Parishwide sales tax collections during fiscal year 2010-11 zoomed past $120 million, blasting the previous year’s collections of $84 million. To date this year, more than $68 million has been collected, which is about $9 million less than this time a year ago.

DeSoto schools officials already are working behind the scenes on the 2012-13 budget, and because it’s early in the process, they don’t know fully what effect the slowdown in the Haynesville Shale will have on the bottom line.

But with anticipation of less revenue, the school system is working in a “downward trend mode in relation to expenditures,” schools Superintendent Walter Lee said.

The result may be lower supplemental payments to employees and the elimination of a half-dozen teaching positions.

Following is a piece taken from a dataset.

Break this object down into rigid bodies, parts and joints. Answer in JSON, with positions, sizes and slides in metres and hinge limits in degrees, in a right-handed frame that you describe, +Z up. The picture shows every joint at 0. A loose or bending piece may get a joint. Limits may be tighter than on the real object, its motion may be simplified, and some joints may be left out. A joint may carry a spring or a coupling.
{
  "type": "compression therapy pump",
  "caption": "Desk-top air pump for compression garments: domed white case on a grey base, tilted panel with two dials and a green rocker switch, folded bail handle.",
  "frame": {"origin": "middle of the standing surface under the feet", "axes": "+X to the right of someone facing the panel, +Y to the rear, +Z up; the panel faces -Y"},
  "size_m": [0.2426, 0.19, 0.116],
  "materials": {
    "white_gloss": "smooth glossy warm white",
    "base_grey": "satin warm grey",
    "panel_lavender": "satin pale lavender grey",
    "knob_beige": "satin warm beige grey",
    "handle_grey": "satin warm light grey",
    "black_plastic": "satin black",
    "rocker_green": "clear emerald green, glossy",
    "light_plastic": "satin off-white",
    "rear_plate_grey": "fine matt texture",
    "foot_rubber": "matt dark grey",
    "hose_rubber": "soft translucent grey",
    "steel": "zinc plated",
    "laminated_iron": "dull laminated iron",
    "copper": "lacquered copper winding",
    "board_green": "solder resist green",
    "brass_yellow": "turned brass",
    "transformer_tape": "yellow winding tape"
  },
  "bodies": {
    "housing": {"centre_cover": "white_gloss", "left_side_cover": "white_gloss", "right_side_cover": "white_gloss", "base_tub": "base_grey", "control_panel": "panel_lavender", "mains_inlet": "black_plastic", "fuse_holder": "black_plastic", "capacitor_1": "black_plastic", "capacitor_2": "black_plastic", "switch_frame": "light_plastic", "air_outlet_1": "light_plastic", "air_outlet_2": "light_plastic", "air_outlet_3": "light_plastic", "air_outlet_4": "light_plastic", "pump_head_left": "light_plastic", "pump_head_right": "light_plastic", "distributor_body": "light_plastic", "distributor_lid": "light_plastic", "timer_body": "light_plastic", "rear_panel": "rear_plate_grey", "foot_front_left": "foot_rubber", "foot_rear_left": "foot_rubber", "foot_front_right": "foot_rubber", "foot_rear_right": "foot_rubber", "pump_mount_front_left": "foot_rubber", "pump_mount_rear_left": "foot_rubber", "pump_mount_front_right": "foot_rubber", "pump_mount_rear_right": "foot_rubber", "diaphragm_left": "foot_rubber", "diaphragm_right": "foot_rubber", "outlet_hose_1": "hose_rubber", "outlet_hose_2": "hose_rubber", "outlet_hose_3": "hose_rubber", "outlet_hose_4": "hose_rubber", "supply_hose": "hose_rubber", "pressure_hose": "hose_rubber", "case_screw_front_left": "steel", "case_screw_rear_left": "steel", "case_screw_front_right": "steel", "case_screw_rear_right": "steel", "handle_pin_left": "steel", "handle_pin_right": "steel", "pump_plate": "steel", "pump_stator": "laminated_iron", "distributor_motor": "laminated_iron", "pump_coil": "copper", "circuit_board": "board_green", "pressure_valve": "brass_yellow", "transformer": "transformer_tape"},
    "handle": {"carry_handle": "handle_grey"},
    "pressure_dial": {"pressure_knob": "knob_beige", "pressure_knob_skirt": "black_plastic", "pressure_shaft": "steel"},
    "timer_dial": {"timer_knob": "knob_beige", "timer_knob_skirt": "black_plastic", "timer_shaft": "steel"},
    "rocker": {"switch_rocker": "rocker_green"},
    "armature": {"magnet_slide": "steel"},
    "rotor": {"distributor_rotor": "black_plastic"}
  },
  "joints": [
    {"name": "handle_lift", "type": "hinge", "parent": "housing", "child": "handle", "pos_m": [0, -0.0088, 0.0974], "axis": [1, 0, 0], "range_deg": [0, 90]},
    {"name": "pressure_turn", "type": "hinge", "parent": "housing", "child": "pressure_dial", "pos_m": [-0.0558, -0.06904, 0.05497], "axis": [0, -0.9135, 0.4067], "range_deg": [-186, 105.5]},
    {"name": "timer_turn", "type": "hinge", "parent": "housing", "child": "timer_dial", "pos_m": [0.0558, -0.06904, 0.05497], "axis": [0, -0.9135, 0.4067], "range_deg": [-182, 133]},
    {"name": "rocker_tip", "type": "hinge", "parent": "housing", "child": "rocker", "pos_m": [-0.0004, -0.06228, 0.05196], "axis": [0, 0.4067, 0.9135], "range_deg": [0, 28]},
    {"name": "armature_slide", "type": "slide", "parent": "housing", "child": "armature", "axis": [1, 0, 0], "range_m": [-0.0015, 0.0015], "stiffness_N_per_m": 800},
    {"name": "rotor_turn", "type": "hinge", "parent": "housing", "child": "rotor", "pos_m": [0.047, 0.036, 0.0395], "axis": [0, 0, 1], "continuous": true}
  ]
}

The school district is far from broke, however. The DeSoto School Board has been able to sock away more than $44 million into an employee benefits trust account and earmark $14 million in the general fund reserve account.

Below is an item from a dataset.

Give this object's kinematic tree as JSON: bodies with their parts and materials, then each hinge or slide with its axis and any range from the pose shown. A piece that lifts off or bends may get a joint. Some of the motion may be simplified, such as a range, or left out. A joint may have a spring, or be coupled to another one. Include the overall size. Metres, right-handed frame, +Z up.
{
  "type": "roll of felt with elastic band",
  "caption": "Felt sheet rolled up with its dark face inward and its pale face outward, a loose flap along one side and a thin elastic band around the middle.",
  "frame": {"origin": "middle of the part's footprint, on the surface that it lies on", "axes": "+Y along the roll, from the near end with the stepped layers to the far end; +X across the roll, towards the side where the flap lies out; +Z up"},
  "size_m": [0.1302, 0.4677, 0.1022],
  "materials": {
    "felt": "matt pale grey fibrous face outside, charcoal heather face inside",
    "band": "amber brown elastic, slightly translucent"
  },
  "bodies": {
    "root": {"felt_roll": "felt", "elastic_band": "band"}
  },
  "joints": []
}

An additional $22 million is in the bank to cover proposed construction of a new central office and a career academy, although plans for the latter are on hold until school leaders learn the extent of any effect from proposed statewide school reform measures.

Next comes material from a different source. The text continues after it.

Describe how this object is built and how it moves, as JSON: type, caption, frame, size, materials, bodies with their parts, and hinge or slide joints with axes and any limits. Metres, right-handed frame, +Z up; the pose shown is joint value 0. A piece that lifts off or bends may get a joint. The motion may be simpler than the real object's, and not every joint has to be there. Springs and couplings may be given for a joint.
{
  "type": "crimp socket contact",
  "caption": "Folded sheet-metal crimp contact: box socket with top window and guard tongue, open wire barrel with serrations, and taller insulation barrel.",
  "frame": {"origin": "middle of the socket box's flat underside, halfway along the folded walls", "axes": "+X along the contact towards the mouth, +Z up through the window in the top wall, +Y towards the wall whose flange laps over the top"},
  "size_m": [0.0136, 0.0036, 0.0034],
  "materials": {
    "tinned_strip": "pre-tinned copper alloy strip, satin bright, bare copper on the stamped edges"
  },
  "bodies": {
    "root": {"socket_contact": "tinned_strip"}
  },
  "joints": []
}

However, since the Haynesville Shale’s presence was made public, there’s always been a warning: the explosion of leasing and drilling would slow down one day. And that time appears to have arrived.

This month marks the fourth anniversary of the shale’s announcement, and it is expected to mark a significant turn in activity.

Record low natural gas prices because of an abundant supply from shale plays and an unusually mild winter have oil and gas companies scurrying to oil and natural gas liquids plays that will produce greater profit margins.

That doesn’t mean the Haynesville will be ignored. Companies such as Chesapeake, EnCana and Shell are slicing their rig counts in northwest Louisiana, but they continue to service the thousands of wells already drilled here.

Industry officials predict once gas prices rise and stabilize, the dry gas fields like the Haynesville will be hot again, especially as markets are developed overseas for liquefied natural gas.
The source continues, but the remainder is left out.